Start
Apr 04, 2013 - 17:00
End
Apr 04, 2013 - 18:00
Venue
Room 118 (Creativity Hall) Ground Floor Chemical Engineering Department
Event Type
Speaker
Asfiya Q. Contractor PhD Student IIT Bombay
Title
Electrochemical Characterization of Conducting Polymer Films
Abstract: Understanding the charging behaviour of a conducting polymer is important from the point of view of its use as a charge storage device. Potentiodynamic techniques such as step- pulse- or cyclic-voltammetry and impedance spectroscopy are some common techniques employed for the study of charging dynamics of conducting polymer films. Since the charging process involves several coupled dynamical steps the overall dynamics becomes so complex that decoupling of the overall processes into individual steps is very difficult and can often be ambiguous. One way to overcome this difficulty is to perform a suitable redox reaction on the conducting polymer film under steady state condition.

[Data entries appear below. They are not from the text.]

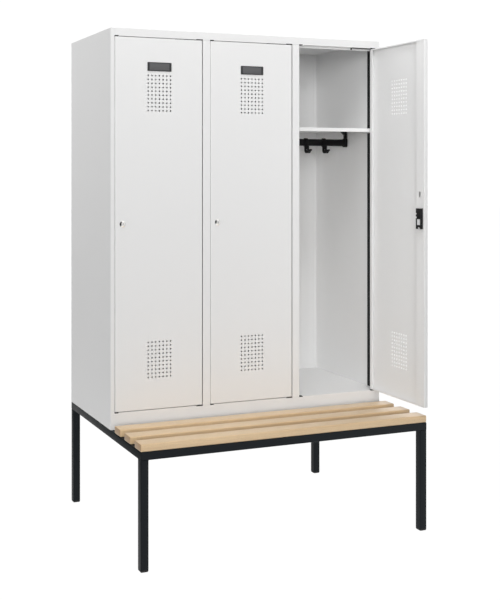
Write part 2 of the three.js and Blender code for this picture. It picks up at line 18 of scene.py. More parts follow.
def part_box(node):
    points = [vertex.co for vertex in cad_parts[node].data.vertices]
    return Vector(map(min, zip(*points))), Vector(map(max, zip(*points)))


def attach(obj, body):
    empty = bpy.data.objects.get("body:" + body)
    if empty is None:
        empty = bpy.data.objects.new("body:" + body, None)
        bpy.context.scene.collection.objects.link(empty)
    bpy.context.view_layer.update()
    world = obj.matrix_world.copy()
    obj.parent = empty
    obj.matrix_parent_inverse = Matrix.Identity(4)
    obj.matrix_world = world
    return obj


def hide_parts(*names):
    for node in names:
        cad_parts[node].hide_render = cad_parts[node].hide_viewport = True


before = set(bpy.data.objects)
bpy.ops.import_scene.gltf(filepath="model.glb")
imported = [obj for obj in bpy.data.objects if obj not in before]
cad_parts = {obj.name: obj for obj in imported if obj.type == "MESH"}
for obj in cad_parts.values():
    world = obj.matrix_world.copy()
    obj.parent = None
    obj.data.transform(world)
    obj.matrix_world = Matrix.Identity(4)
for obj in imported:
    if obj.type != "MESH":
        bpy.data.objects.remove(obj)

LOG = logging.getLogger("locker")
MM = 0.001
CABINET = "cabinet"
FULL_TURN = 2 * math.pi
QUARTER_TURN = math.pi / 2
NO_INSET = (0.0, 0.0, 0.0, 0.0)

# Radius that stands for the axis in a turned profile, so that no two of its points fall together.
AXIS = 0.05 * MM
# Distance within which points of a flat outline count as one.
SAME_POINT = 1e-7
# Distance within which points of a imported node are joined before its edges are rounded.
WELD_REACH = 0.01 * MM
# Least turns, in degrees, of an edge that is rounded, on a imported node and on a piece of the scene.
NODE_EDGE_TURN, PIECE_EDGE_TURN = 40, 32

Point2 = tuple[float, float]
Colour = tuple[float, float, float]
Block = tuple[tuple[float, float, float], tuple[float, float, float]]
Sockets = dict[str, "bpy.types.NodeSocket"]


class Side(Enum):
    """The three compartments, from left to right."""

    LEFT = "left"
    MIDDLE = "middle"
    RIGHT = "right"


class Across(Enum):
    """An end of a piece, with the sign of its place on X."""

    LEFT = -1
    RIGHT = 1


# Outlines and solids


def arc(centre: Point2, radius: float, start: float, end: float, steps: int) -> list[Point2]:
    """Gives points on an arc.

    Args:
        centre: Middle of the arc.
        radius: Its radius.
        start: Angle of the first point, in degrees.
        end: Angle of the last point, in degrees.
        steps: Number of stretches between points.

    Returns:
        The points, both ends among them.
    """
    angles = [math.radians(start + (end - start) * step / steps) for step in range(steps + 1)]
    return [(centre[0] + radius * math.cos(a), centre[1] + radius * math.sin(a)) for a in angles]


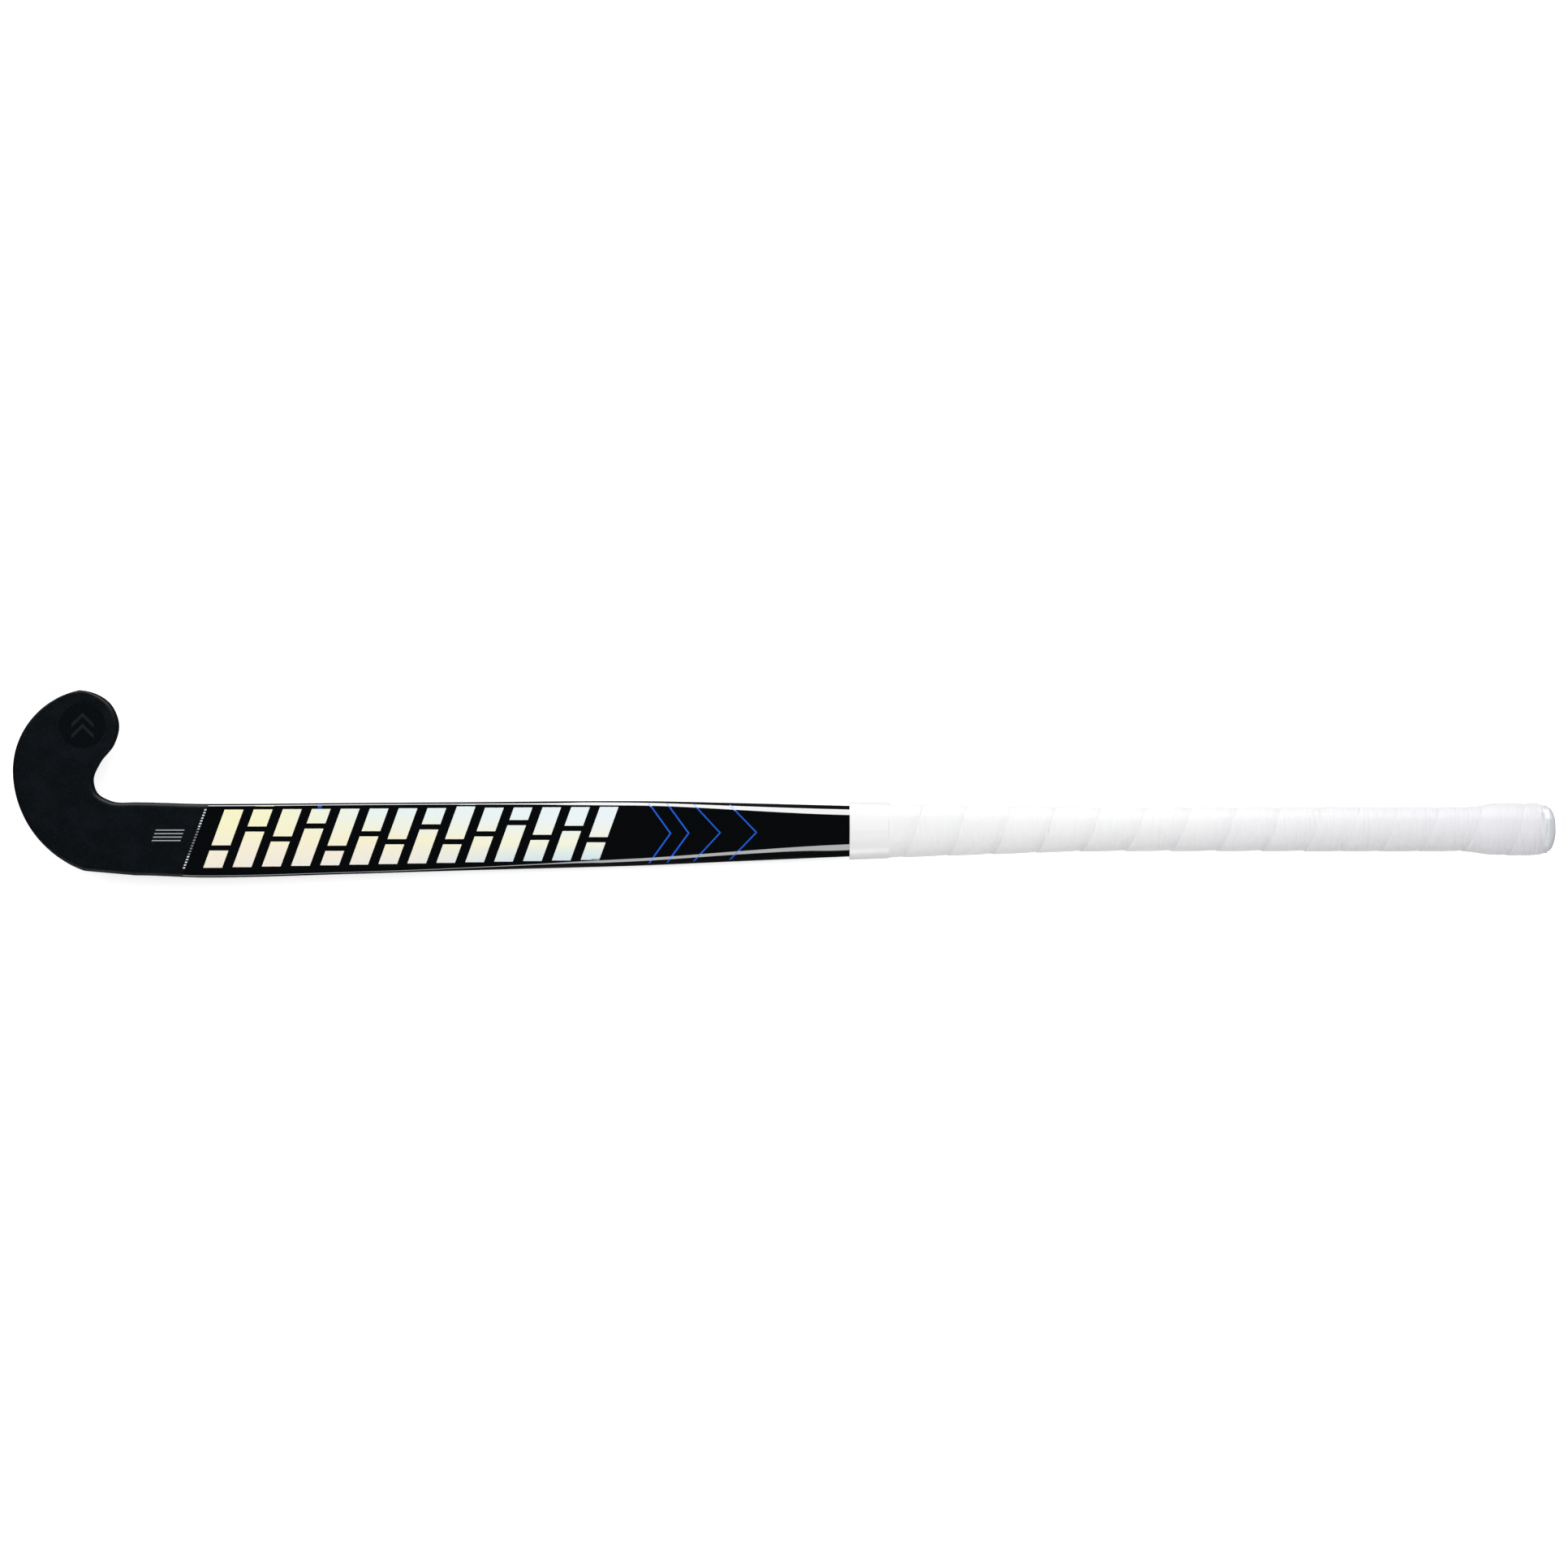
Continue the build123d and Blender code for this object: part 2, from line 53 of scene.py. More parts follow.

By monitoring steady state current as a function of the electrode potential for a fixed composition of the electrolyte it is possible to obtain an insight into the nature of the charge storage characteristics of the film as shown in this work. It is possible to study the energy state of the stored charge by studying the shifts in the reaction equilibria in different ranges of electrode potential. Using this technique it is possible to elucidate the energy band structure of the charge storage in the polymer. As a test case polyaniline film was chosen as the substrate. To keep the analysis simple we needed to choose an elementary one-step redox reaction. For the present study we chose a redox system involving ferrous-ferric ions. Some experiments were also performed on the redox reaction of quinhydrone. We observed five distinct energy bands in which charge is stored in polyaniline. The transition potentials as well as band energies were quantified using this method. These transition potentials coincided with those observed by other authors using Electron Spin Resonance Spectroscopy and Raman Spectroscopy. Both the systems studied yielded identical energy bands indicating that our method does not depend on the system chosen and is universal.